Go through the entries below and copy each line containing the word "JSON".

• **Exercise input**:
········

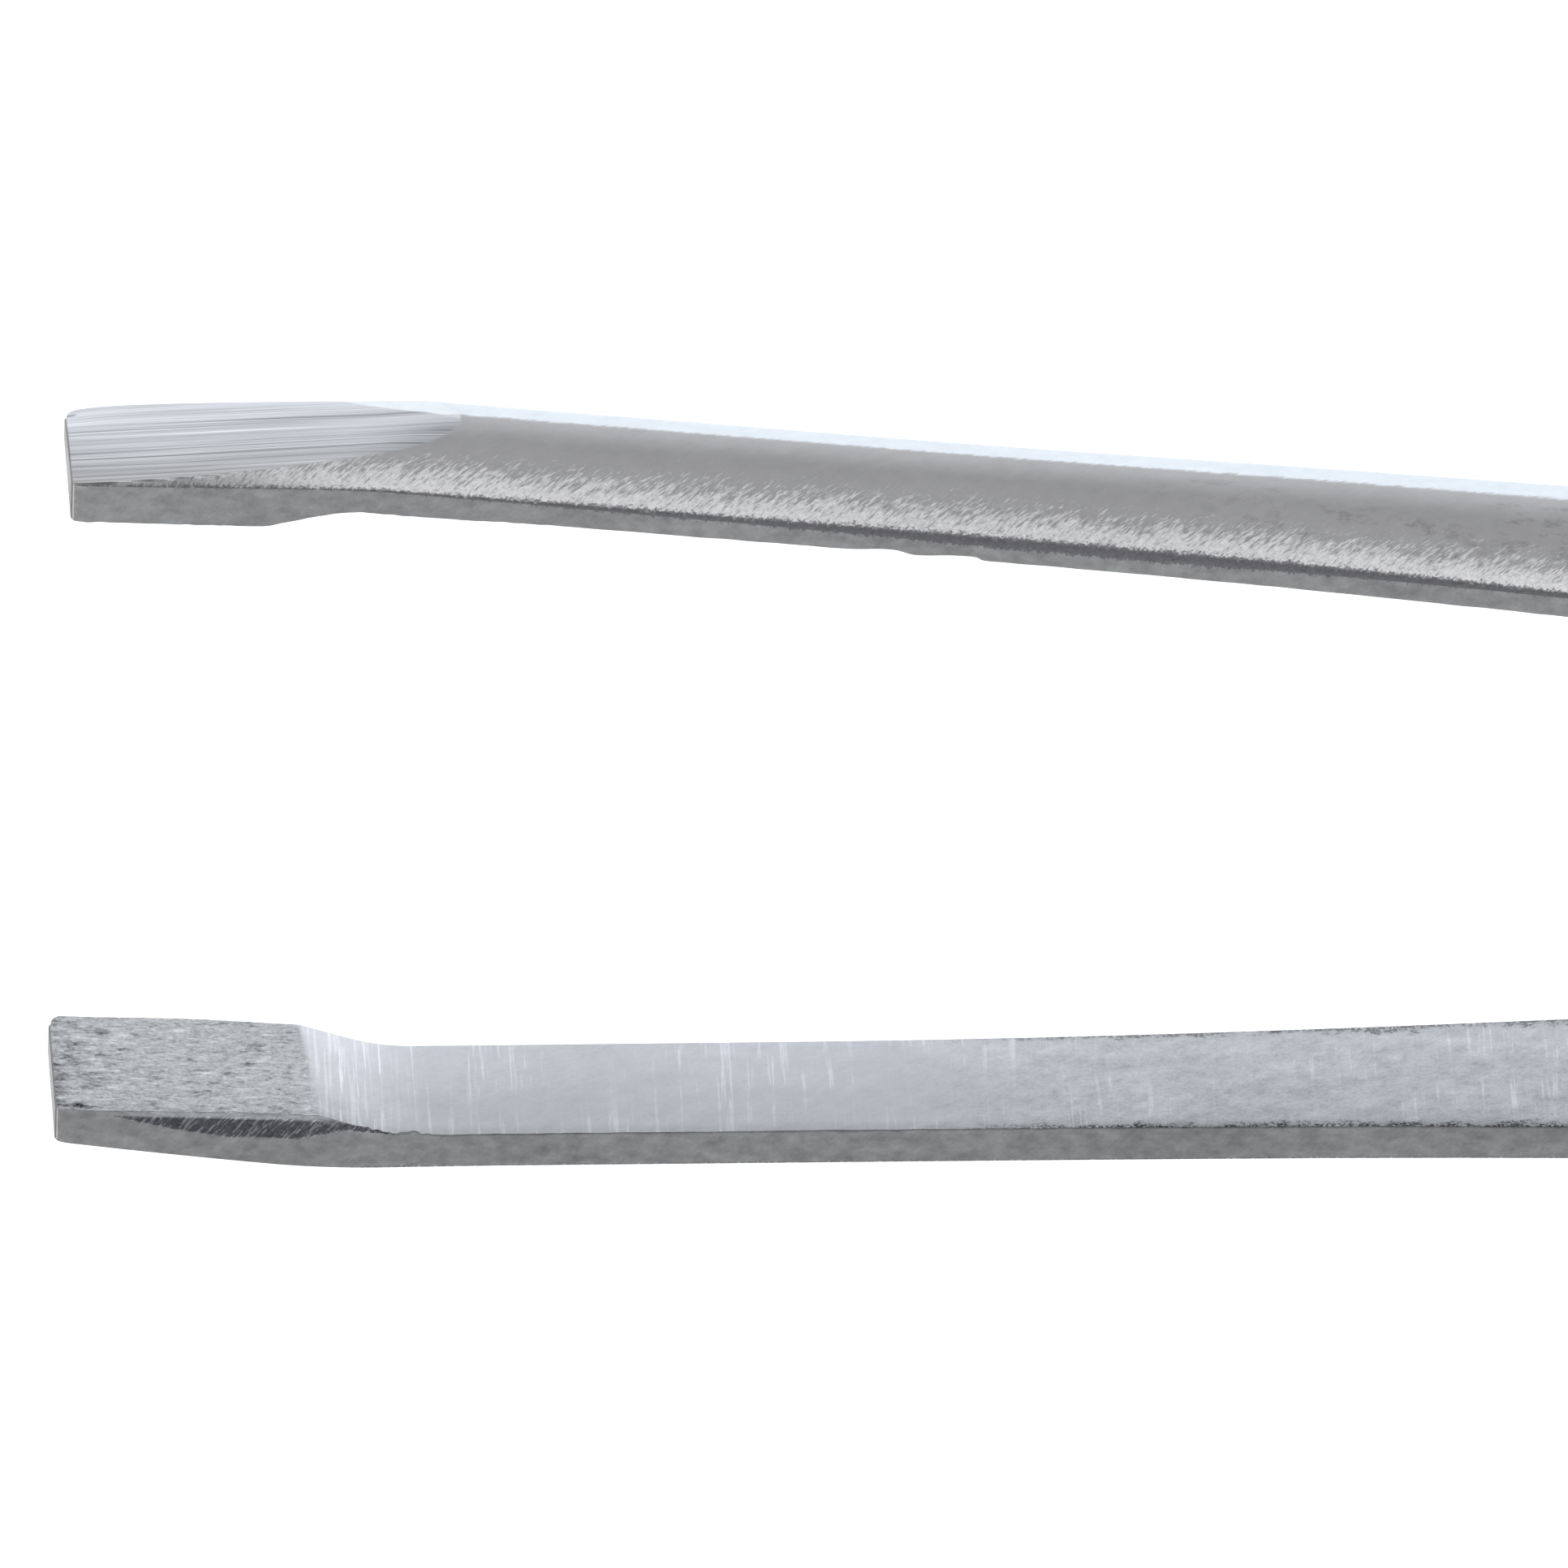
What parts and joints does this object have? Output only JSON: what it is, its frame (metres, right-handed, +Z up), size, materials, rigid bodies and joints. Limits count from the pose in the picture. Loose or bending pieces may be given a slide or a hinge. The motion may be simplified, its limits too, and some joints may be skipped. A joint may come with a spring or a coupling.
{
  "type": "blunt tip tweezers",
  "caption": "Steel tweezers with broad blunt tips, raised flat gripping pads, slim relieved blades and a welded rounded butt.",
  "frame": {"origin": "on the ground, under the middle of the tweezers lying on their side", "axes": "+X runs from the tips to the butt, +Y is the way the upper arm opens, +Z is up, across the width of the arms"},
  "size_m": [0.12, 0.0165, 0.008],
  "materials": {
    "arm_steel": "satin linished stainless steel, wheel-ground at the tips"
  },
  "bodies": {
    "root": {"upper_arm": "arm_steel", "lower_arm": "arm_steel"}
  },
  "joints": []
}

········

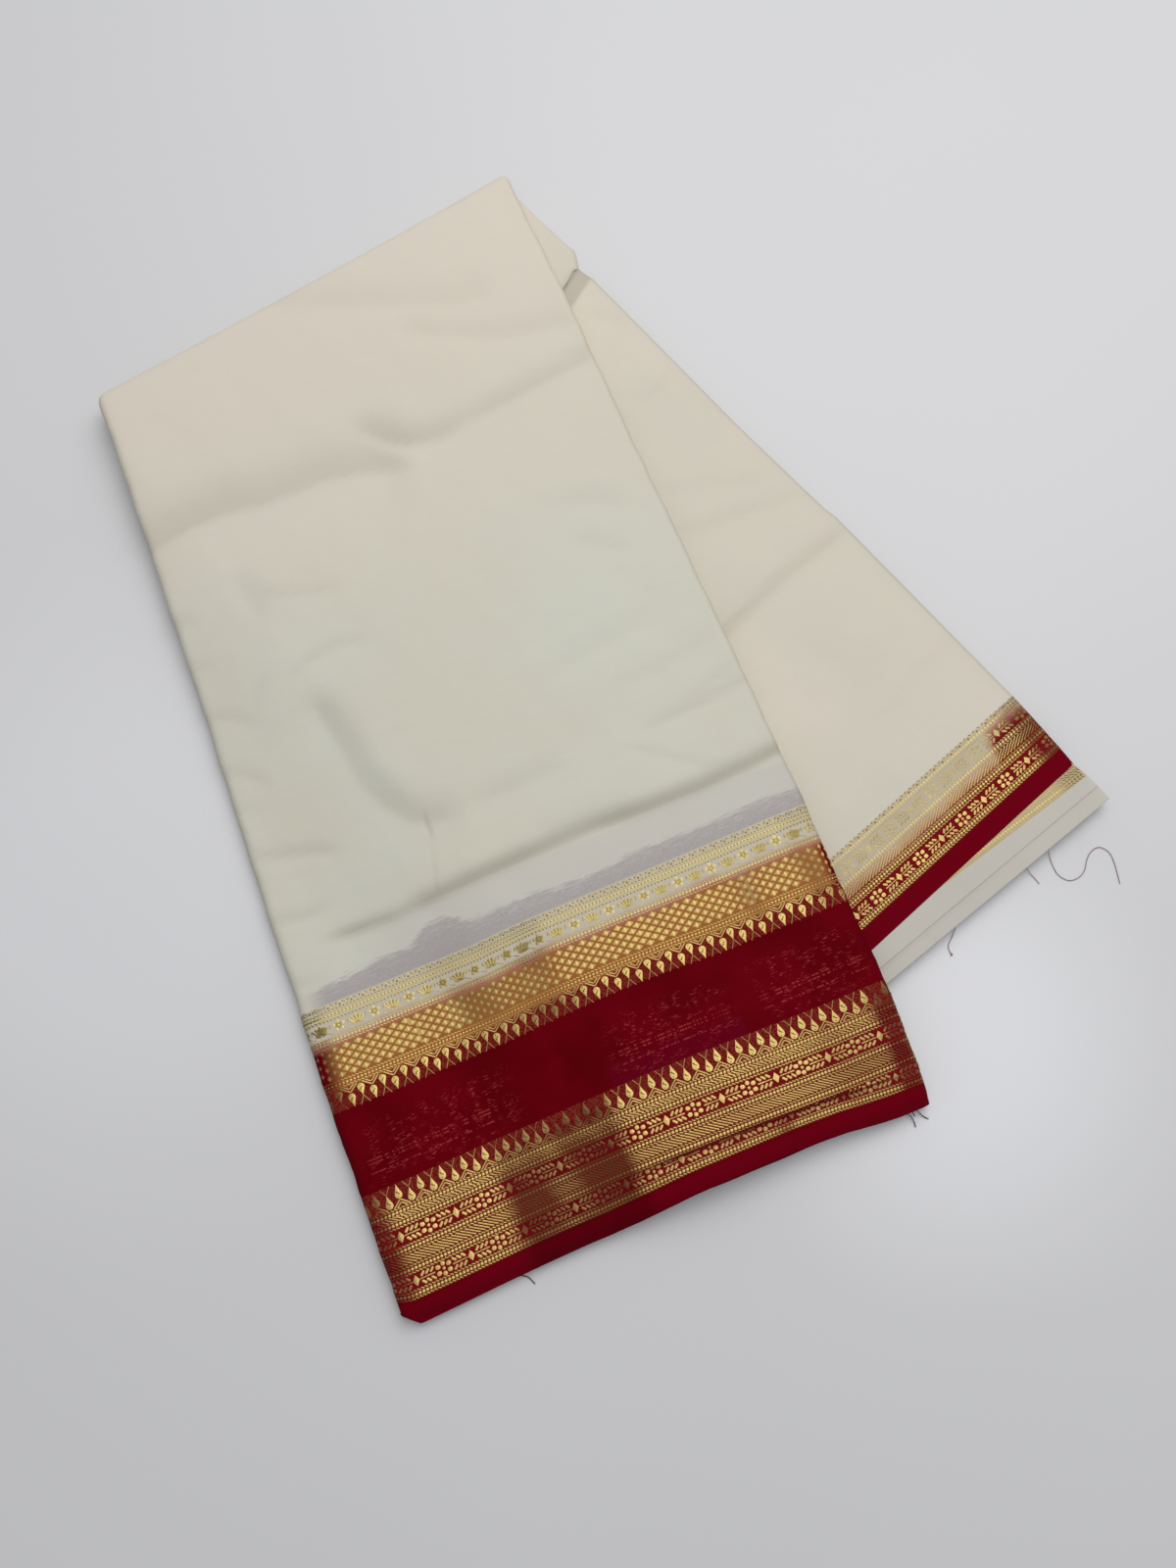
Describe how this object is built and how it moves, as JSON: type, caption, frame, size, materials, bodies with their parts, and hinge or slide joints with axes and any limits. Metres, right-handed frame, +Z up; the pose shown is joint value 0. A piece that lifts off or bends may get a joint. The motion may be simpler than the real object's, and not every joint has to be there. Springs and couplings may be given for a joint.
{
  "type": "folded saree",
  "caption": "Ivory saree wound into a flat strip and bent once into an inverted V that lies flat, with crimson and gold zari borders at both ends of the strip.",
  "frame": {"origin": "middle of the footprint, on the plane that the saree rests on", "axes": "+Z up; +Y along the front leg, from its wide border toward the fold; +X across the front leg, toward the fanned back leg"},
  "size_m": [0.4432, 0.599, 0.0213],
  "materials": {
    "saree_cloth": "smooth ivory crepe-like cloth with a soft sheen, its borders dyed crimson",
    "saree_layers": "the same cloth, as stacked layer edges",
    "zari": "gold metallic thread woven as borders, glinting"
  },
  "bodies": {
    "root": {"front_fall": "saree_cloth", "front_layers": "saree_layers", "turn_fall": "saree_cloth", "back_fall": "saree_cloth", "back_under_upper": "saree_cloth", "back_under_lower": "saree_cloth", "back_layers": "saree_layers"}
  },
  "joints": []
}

········

• **Exercise solution**:
What parts and joints does this object have? Output only JSON: what it is, its frame (metres, right-handed, +Z up), size, materials, rigid bodies and joints. Limits count from the pose in the picture. Loose or bending pieces may be given a slide or a hinge. The motion may be simplified, its limits too, and some joints may be skipped. A joint may come with a spring or a coupling.
Describe how this object is built and how it moves, as JSON: type, caption, frame, size, materials, bodies with their parts, and hinge or slide joints with axes and any limits. Metres, right-handed frame, +Z up; the pose shown is joint value 0. A piece that lifts off or bends may get a joint. The motion may be simpler than the real object's, and not every joint has to be there. Springs and couplings may be given for a joint.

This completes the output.